#### [Goal]
Copy out the complete listing, word for word.

#### [Data section]
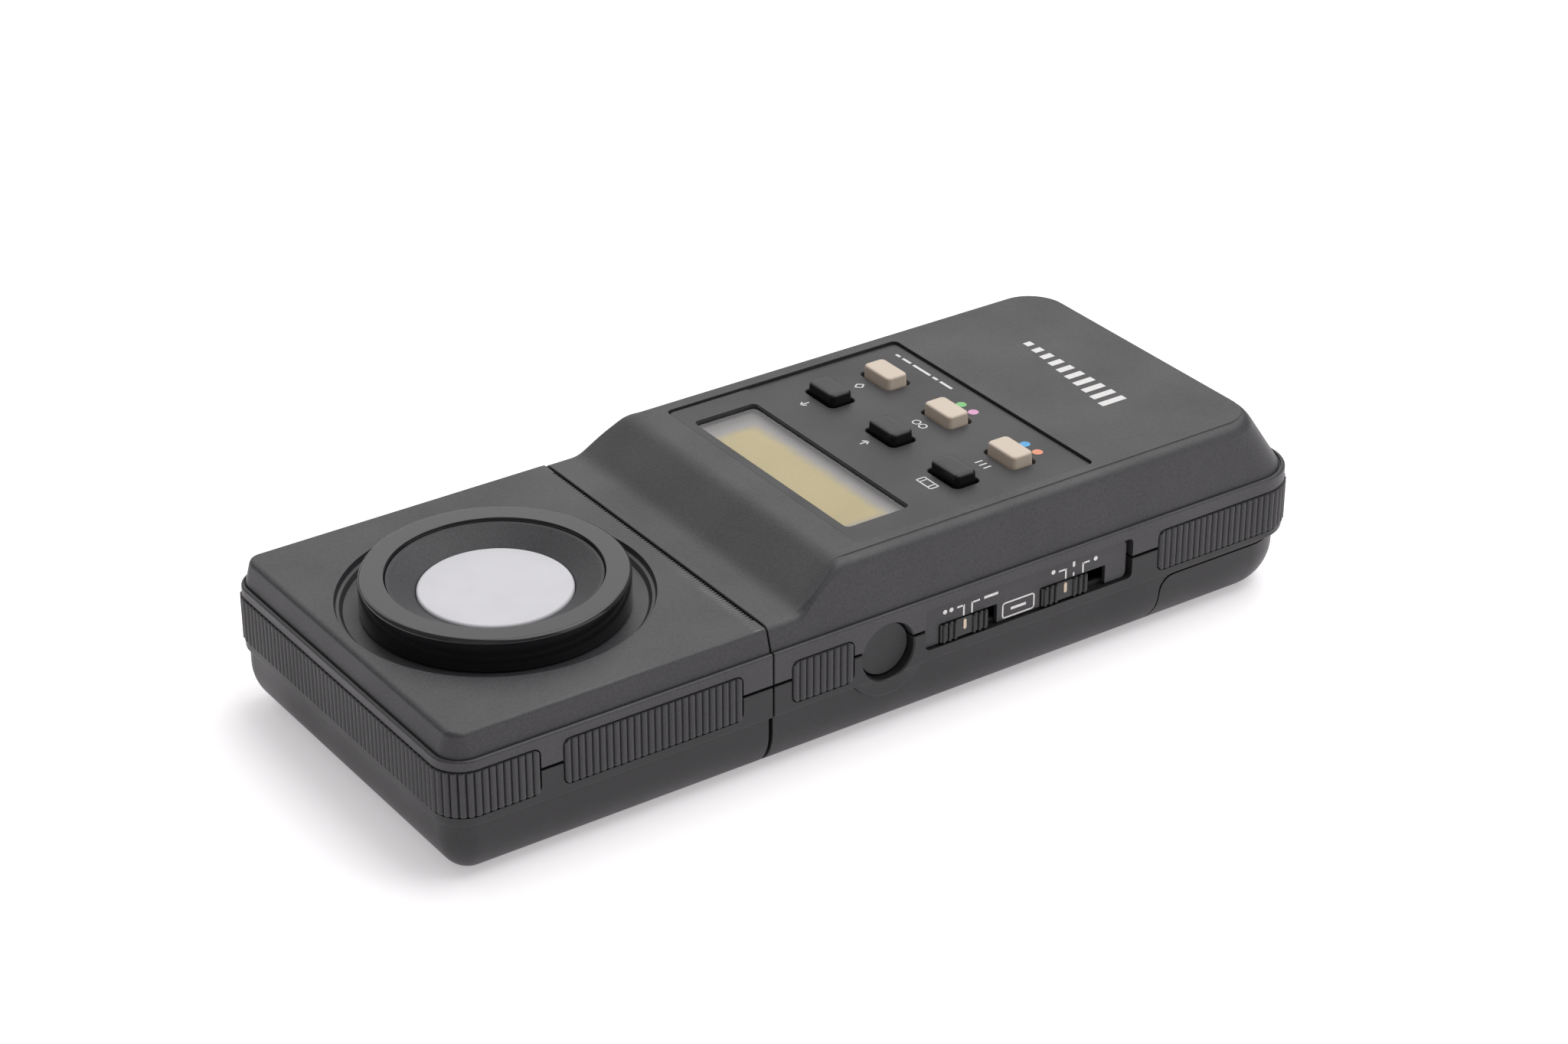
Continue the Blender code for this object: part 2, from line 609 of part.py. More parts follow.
def cut_body_sides(shell, label):
    for side in (-1, 1):
        cut(shell, grip_recess(f"body_grip_recess_{label}_{side}", BODY_SIDE_GRIP_Y, BODY_GRIP_Z, side))
    cut(shell, wrap_band(f"base_wrap_recess_{label}", 1.0, GRIP_SUNK + GAP, BASE_WRAP_Y, BASE,
                         BODY_GRIP_Z, GAP))
    cut(shell, rod(f"button_hole_{label}", BUTTON_HOLE_R, (-HALF_W - 2, BUTTON_Y, BUTTON_Z),
                   (-HALF_W + 6, BUTTON_Y, BUTTON_Z), segments=32))
    recess_x = -HALF_W + PLATE_SUNK + 0.8 + GAP
    cut(shell, box(f"plate_recess_{label}", (-HALF_W - 2, PLATE_Y[0], PLATE_Z[0]),
                   (recess_x, PLATE_Y[1], PLATE_Z[1])))
    cut(shell, box(f"switch_window_{label}", (-HALF_W - 2, PLATE_Y[0] + 1.2, PLATE_Z[0] + 0.9),
                   (-HALF_W + 6, PLATE_Y[1] - 1.2, PLATE_Z[1] - 0.9)))
    cut(shell, swivel_bore(f"body_bore_{label}", (SEAM_Y - WALL - 2, SEAM_Y + 2)))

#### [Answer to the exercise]
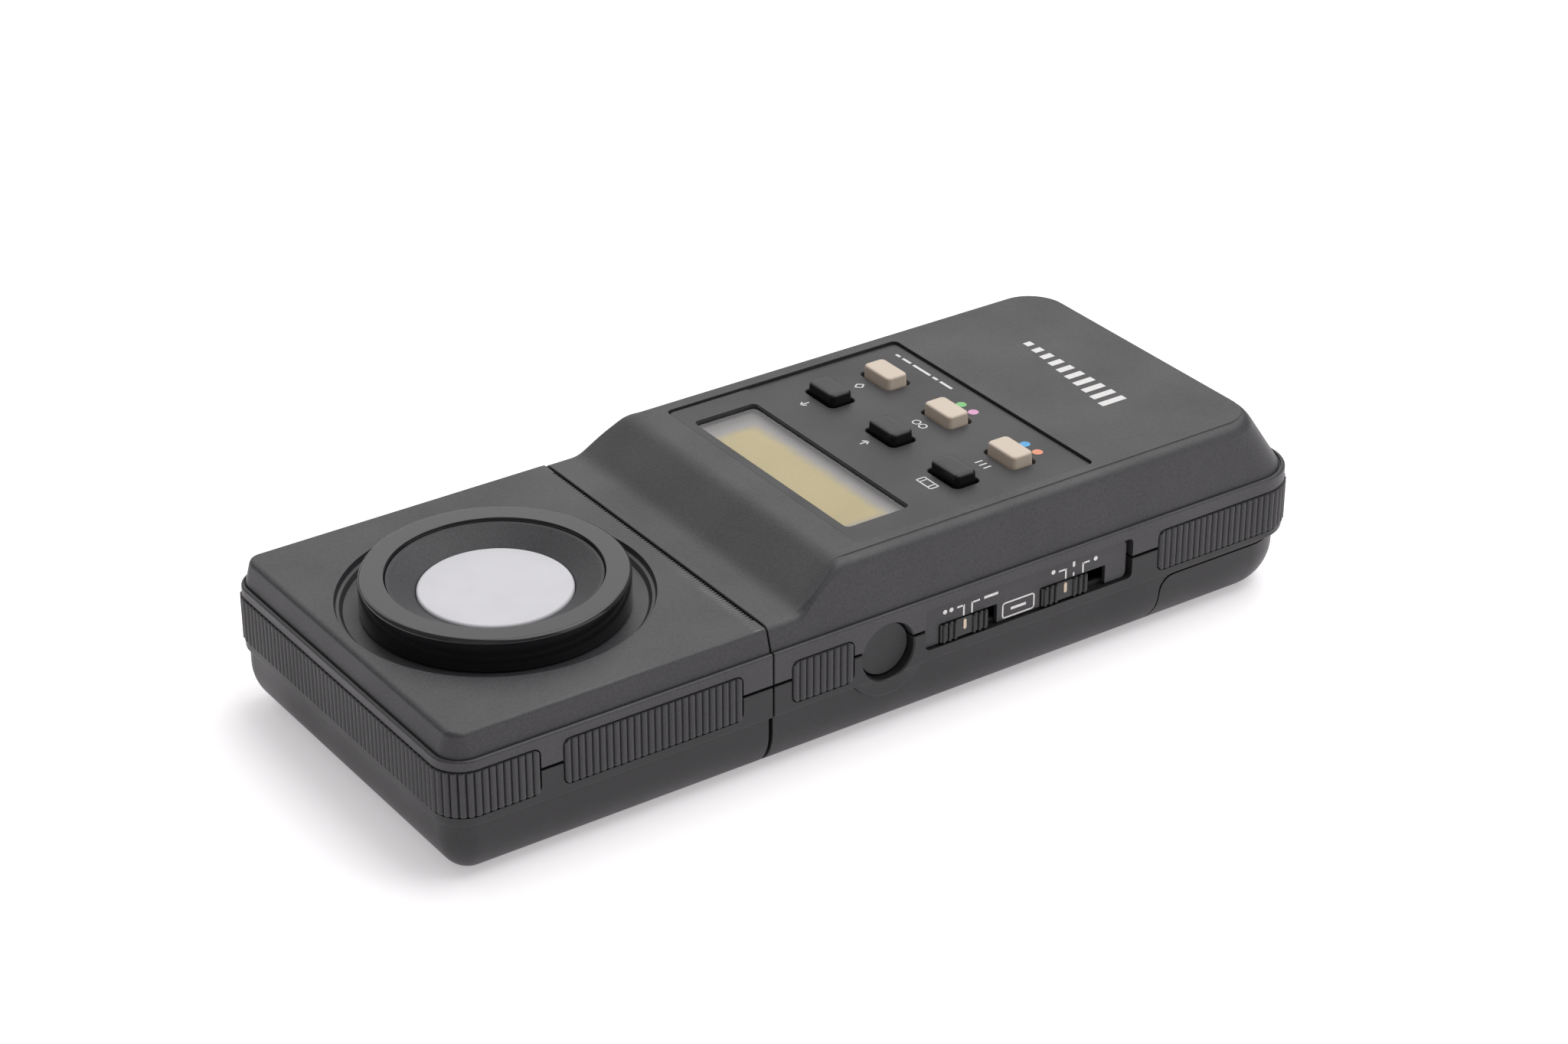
Continue the Blender code for this object: part 2, from line 609 of part.py. More parts follow.
def cut_body_sides(shell, label):
    for side in (-1, 1):
        cut(shell, grip_recess(f"body_grip_recess_{label}_{side}", BODY_SIDE_GRIP_Y, BODY_GRIP_Z, side))
    cut(shell, wrap_band(f"base_wrap_recess_{label}", 1.0, GRIP_SUNK + GAP, BASE_WRAP_Y, BASE,
                         BODY_GRIP_Z, GAP))
    cut(shell, rod(f"button_hole_{label}", BUTTON_HOLE_R, (-HALF_W - 2, BUTTON_Y, BUTTON_Z),
                   (-HALF_W + 6, BUTTON_Y, BUTTON_Z), segments=32))
    recess_x = -HALF_W + PLATE_SUNK + 0.8 + GAP
    cut(shell, box(f"plate_recess_{label}", (-HALF_W - 2, PLATE_Y[0], PLATE_Z[0]),
                   (recess_x, PLATE_Y[1], PLATE_Z[1])))
    cut(shell, box(f"switch_window_{label}", (-HALF_W - 2, PLATE_Y[0] + 1.2, PLATE_Z[0] + 0.9),
                   (-HALF_W + 6, PLATE_Y[1] - 1.2, PLATE_Z[1] - 0.9)))
    cut(shell, swivel_bore(f"body_bore_{label}", (SEAM_Y - WALL - 2, SEAM_Y + 2)))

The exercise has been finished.